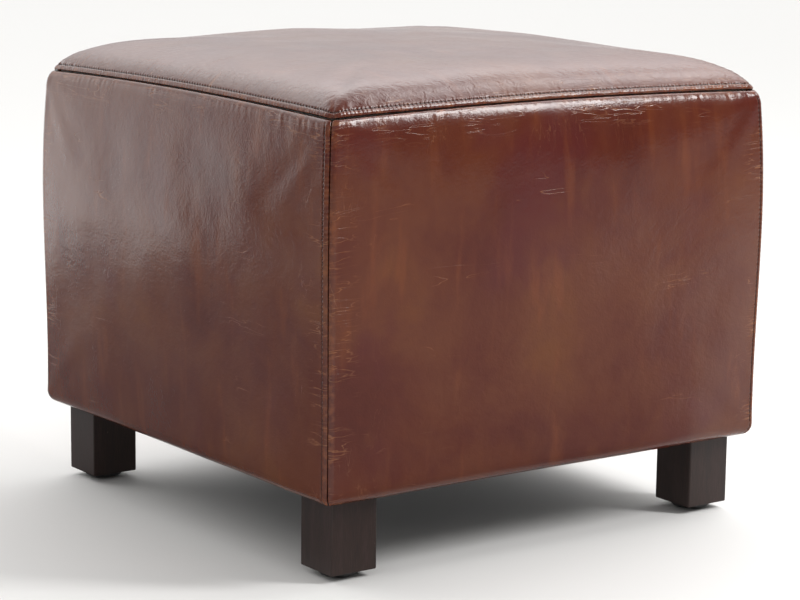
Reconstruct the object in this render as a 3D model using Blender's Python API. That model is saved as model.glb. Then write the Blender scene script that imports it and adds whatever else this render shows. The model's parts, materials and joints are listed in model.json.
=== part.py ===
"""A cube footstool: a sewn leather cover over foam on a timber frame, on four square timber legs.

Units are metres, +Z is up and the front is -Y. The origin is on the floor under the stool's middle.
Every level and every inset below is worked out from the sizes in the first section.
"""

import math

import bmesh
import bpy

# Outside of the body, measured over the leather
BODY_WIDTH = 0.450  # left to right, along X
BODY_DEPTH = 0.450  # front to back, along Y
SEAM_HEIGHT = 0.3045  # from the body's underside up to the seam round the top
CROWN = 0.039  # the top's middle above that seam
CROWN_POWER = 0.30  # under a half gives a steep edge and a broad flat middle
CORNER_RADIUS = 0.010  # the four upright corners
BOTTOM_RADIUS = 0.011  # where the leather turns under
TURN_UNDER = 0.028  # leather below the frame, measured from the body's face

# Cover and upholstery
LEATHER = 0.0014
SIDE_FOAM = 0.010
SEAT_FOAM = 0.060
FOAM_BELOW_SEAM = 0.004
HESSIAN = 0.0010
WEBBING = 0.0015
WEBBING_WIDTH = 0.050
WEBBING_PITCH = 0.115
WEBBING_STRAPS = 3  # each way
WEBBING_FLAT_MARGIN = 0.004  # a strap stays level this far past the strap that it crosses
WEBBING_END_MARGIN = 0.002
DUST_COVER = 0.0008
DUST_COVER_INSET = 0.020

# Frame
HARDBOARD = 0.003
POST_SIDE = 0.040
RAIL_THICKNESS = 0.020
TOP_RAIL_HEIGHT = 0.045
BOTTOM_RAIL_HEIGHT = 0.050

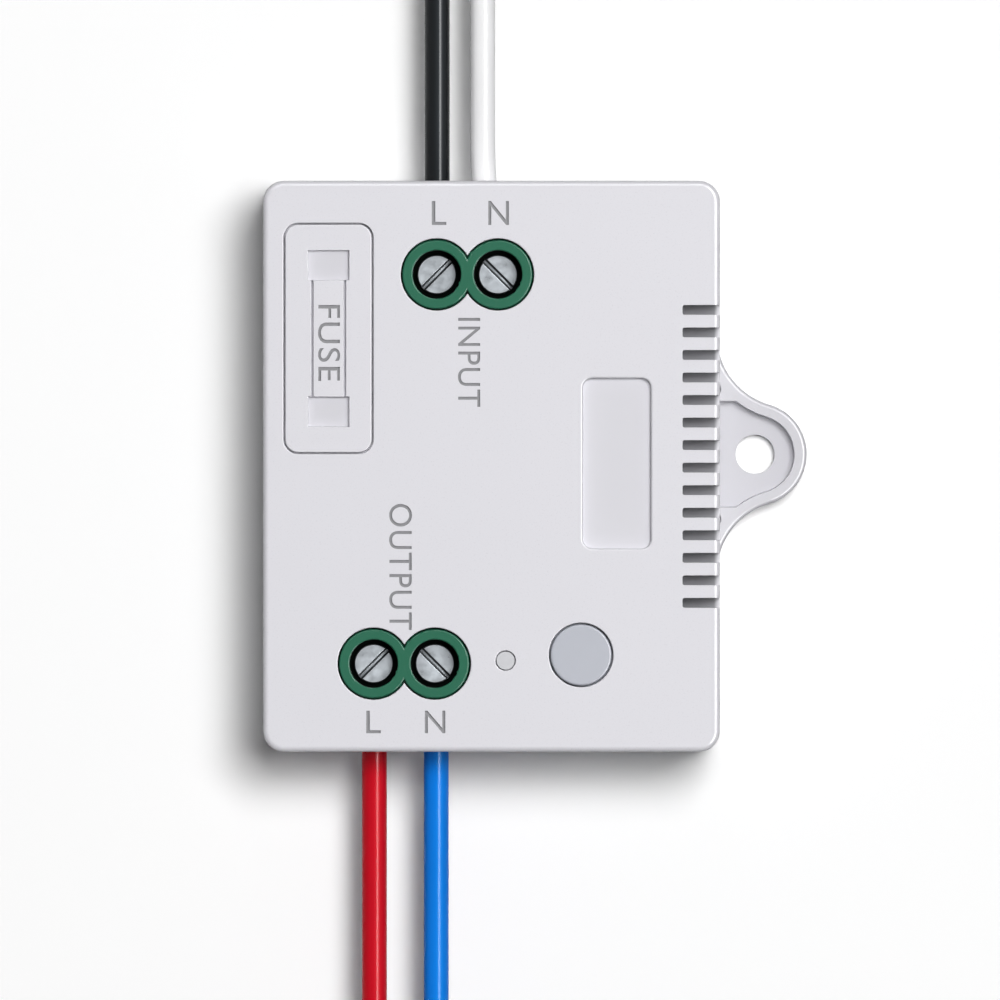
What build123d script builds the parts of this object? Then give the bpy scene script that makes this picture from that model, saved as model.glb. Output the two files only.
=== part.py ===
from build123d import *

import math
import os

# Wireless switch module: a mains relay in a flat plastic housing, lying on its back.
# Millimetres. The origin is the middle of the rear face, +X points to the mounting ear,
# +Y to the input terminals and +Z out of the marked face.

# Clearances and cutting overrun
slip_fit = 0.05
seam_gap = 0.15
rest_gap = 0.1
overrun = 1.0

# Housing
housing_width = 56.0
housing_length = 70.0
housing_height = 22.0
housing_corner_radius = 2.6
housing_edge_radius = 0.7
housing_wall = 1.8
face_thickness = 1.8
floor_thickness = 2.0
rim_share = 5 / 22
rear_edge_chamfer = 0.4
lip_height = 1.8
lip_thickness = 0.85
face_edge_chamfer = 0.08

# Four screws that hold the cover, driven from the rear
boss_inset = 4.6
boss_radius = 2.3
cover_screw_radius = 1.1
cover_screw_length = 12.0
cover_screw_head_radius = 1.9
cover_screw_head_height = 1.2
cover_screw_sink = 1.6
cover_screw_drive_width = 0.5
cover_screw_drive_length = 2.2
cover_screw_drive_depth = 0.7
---
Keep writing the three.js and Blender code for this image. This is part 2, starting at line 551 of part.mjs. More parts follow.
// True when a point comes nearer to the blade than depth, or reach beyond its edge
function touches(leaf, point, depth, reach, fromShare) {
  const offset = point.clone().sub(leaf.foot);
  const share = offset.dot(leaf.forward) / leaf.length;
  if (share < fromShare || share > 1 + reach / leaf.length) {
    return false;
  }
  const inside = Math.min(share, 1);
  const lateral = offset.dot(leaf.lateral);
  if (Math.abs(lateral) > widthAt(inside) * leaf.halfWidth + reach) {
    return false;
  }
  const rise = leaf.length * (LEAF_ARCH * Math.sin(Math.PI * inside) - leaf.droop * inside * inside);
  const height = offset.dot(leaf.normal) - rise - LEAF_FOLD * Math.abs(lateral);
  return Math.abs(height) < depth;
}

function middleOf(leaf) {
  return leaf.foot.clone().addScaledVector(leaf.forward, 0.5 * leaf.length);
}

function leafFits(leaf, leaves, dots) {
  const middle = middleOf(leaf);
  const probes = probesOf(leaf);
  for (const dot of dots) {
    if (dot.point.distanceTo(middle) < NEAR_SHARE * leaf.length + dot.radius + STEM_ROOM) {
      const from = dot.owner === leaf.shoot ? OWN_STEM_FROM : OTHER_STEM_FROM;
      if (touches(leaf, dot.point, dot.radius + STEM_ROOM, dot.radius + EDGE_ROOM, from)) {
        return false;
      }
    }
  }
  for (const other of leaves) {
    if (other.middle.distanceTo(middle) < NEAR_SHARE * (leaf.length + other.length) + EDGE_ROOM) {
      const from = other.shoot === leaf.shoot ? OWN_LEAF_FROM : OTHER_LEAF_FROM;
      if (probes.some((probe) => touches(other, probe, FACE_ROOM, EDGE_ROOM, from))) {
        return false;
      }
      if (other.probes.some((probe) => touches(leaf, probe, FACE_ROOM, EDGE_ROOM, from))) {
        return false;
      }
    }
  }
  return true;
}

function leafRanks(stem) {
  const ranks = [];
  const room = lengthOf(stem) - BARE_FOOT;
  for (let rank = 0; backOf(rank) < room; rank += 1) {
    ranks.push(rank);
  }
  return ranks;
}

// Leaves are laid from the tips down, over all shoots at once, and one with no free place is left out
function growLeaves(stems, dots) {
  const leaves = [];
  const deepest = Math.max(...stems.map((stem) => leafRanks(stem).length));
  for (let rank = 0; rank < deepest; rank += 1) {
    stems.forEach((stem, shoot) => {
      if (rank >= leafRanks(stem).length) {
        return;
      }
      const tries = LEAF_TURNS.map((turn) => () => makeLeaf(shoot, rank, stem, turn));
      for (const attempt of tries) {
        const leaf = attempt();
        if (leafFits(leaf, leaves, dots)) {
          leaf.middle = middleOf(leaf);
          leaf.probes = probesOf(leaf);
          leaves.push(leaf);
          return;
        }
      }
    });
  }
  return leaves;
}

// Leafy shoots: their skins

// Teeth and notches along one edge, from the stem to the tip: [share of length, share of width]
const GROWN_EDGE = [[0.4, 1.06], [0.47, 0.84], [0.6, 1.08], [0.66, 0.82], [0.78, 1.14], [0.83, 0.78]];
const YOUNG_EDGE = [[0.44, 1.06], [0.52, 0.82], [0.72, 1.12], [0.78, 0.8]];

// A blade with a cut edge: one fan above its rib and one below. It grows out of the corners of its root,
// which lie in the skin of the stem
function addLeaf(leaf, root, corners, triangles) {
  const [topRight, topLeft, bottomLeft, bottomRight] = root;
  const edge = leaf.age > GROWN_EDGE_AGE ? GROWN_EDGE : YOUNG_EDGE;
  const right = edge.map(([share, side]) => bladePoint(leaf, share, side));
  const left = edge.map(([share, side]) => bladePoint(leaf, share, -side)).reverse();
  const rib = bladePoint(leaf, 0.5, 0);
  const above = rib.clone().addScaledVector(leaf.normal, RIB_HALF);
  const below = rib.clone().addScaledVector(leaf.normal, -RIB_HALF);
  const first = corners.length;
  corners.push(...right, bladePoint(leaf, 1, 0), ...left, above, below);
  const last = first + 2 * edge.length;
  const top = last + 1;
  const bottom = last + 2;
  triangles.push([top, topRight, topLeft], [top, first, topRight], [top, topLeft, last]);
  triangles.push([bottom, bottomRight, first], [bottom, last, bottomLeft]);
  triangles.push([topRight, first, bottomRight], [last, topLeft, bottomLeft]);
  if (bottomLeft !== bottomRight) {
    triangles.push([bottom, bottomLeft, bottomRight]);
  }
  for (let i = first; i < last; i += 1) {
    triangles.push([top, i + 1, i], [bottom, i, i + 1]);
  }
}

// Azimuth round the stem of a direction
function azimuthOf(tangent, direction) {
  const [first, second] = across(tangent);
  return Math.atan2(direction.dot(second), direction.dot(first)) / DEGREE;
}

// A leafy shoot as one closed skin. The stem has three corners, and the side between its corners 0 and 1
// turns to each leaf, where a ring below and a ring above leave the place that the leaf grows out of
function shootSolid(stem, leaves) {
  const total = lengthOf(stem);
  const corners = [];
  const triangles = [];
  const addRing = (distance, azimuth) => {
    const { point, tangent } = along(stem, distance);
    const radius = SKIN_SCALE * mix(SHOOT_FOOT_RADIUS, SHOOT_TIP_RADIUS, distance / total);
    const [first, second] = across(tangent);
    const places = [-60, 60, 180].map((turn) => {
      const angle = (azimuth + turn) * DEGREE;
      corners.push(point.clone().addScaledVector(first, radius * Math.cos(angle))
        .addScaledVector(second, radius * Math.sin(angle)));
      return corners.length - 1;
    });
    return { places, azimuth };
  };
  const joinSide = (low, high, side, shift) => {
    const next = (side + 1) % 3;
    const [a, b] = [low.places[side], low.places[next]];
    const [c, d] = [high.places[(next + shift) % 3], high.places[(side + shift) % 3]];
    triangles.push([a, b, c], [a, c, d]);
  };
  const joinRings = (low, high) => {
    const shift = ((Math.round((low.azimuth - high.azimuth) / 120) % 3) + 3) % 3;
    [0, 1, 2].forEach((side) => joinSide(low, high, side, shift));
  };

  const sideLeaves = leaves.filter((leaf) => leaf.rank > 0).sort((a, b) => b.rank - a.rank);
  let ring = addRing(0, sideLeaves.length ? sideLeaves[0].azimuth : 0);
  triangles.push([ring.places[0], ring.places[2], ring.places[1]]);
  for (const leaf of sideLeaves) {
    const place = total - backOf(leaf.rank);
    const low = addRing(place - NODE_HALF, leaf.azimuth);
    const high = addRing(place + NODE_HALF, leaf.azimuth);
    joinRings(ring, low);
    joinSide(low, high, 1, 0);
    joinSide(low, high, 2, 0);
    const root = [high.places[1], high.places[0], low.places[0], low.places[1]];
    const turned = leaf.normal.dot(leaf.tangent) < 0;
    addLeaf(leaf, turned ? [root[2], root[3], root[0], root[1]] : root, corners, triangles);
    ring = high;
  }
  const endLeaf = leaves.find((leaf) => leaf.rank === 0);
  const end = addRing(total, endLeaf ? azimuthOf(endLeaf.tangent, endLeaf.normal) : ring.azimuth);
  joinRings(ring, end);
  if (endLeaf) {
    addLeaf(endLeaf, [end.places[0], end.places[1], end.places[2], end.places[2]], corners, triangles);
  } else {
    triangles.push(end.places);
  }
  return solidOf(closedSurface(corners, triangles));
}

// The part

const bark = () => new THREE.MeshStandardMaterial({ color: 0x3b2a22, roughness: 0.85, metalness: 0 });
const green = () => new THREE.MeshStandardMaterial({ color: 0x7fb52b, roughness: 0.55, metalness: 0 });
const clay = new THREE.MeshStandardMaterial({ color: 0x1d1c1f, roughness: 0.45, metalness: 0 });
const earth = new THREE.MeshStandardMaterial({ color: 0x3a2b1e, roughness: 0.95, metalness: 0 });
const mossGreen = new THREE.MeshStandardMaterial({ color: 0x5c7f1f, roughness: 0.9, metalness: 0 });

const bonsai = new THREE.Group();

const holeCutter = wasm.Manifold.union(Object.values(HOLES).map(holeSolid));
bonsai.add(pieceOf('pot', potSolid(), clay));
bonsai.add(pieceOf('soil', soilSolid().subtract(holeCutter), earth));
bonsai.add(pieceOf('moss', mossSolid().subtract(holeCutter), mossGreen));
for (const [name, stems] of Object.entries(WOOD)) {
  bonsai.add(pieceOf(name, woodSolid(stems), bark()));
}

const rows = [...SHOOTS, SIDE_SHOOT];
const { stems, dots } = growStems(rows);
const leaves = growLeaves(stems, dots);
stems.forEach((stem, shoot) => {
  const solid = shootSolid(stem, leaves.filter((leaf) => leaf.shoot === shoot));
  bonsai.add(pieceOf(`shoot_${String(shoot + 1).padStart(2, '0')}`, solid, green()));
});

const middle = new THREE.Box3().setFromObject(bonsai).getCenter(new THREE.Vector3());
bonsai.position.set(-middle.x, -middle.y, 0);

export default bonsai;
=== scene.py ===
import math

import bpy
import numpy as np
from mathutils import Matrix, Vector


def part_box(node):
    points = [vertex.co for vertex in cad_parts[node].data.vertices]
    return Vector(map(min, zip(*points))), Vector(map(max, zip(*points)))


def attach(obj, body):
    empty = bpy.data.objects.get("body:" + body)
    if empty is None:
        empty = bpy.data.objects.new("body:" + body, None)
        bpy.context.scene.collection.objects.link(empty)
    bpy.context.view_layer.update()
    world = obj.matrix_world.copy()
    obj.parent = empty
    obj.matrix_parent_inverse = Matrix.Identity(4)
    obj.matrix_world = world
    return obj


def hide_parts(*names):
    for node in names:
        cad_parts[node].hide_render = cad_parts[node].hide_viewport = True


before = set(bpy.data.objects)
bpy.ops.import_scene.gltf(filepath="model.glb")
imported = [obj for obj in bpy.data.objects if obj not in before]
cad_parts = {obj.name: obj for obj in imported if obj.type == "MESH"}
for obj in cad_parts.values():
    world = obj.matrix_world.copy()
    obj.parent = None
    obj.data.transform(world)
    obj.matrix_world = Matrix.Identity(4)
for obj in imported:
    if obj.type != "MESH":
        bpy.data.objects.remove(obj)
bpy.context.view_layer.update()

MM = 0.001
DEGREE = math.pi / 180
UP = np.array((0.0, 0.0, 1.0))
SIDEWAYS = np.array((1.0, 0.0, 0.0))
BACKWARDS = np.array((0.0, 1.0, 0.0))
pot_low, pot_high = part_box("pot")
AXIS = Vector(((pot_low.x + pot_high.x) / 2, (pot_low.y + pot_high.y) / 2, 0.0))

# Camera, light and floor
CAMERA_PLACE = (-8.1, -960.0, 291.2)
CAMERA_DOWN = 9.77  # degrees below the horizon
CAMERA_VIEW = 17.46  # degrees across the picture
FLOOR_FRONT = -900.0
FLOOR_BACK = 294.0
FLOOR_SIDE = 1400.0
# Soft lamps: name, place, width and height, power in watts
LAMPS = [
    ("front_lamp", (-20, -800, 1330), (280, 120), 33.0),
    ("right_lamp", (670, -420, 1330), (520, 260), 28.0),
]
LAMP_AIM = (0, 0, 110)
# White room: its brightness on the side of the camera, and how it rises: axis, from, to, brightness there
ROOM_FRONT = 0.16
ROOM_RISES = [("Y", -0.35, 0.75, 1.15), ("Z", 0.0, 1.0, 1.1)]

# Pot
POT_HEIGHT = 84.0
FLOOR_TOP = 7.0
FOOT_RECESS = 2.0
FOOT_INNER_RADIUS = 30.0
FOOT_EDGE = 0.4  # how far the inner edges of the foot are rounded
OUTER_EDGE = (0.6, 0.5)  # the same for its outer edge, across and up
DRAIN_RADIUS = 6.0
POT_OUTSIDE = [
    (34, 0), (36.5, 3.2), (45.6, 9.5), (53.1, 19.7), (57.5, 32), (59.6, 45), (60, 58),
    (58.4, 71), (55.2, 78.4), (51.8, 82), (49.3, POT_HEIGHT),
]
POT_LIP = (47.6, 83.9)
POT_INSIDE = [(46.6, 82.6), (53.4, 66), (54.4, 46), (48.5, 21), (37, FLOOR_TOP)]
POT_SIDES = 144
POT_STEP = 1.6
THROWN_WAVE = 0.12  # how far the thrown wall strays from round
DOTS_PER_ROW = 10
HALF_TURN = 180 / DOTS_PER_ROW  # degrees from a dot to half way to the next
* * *
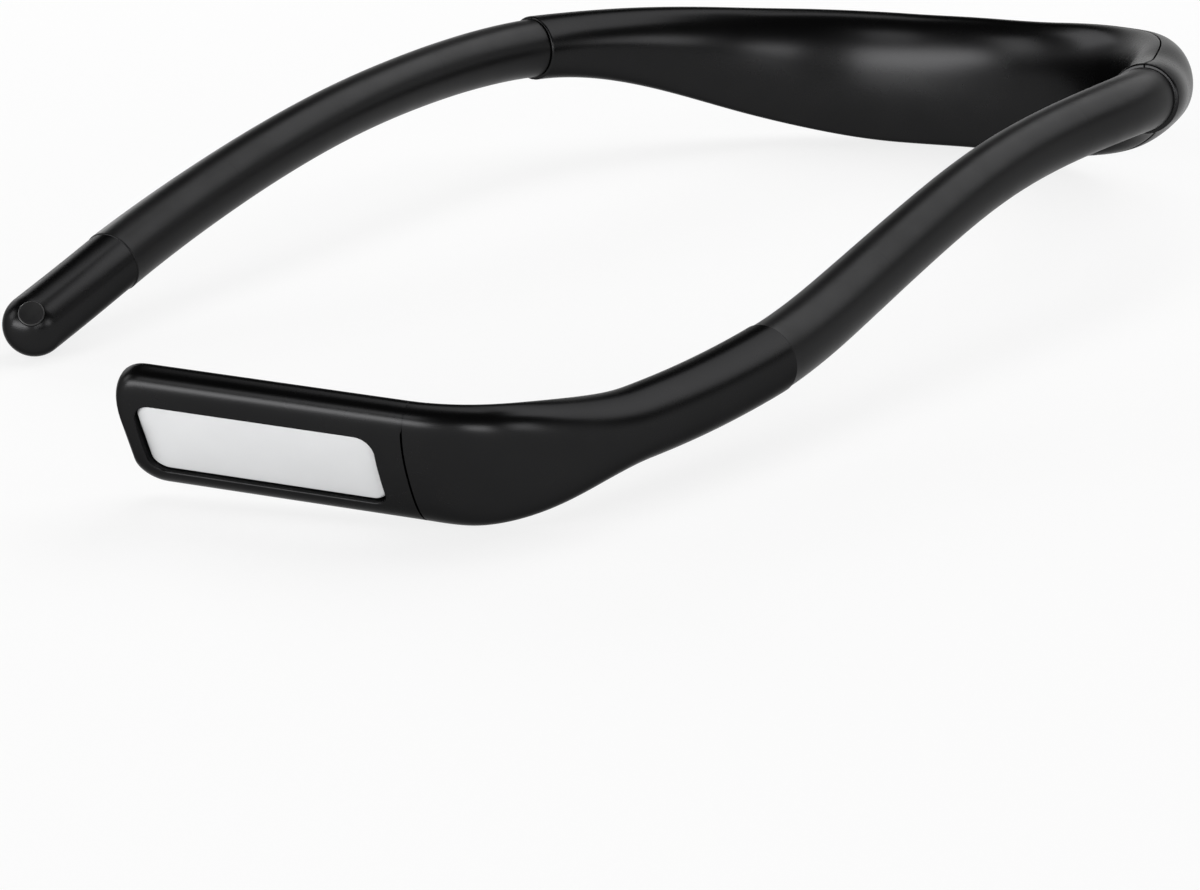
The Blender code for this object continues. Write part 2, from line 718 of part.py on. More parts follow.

> [WORK TO COMPLETE] Above are the records; print exactly the lines from the line with "const middle = new" to the line with "before = set(bpy.data.objects)", including both, and nothing else.

> [SOLUTION FOR THIS PROBLEM]
const middle = new THREE.Box3().setFromObject(bonsai).getCenter(new THREE.Vector3());
bonsai.position.set(-middle.x, -middle.y, 0);

export default bonsai;
=== scene.py ===
import math

import bpy
import numpy as np
from mathutils import Matrix, Vector


def part_box(node):
    points = [vertex.co for vertex in cad_parts[node].data.vertices]
    return Vector(map(min, zip(*points))), Vector(map(max, zip(*points)))


def attach(obj, body):
    empty = bpy.data.objects.get("body:" + body)
    if empty is None:
        empty = bpy.data.objects.new("body:" + body, None)
        bpy.context.scene.collection.objects.link(empty)
    bpy.context.view_layer.update()
    world = obj.matrix_world.copy()
    obj.parent = empty
    obj.matrix_parent_inverse = Matrix.Identity(4)
    obj.matrix_world = world
    return obj


def hide_parts(*names):
    for node in names:
        cad_parts[node].hide_render = cad_parts[node].hide_viewport = True


before = set(bpy.data.objects)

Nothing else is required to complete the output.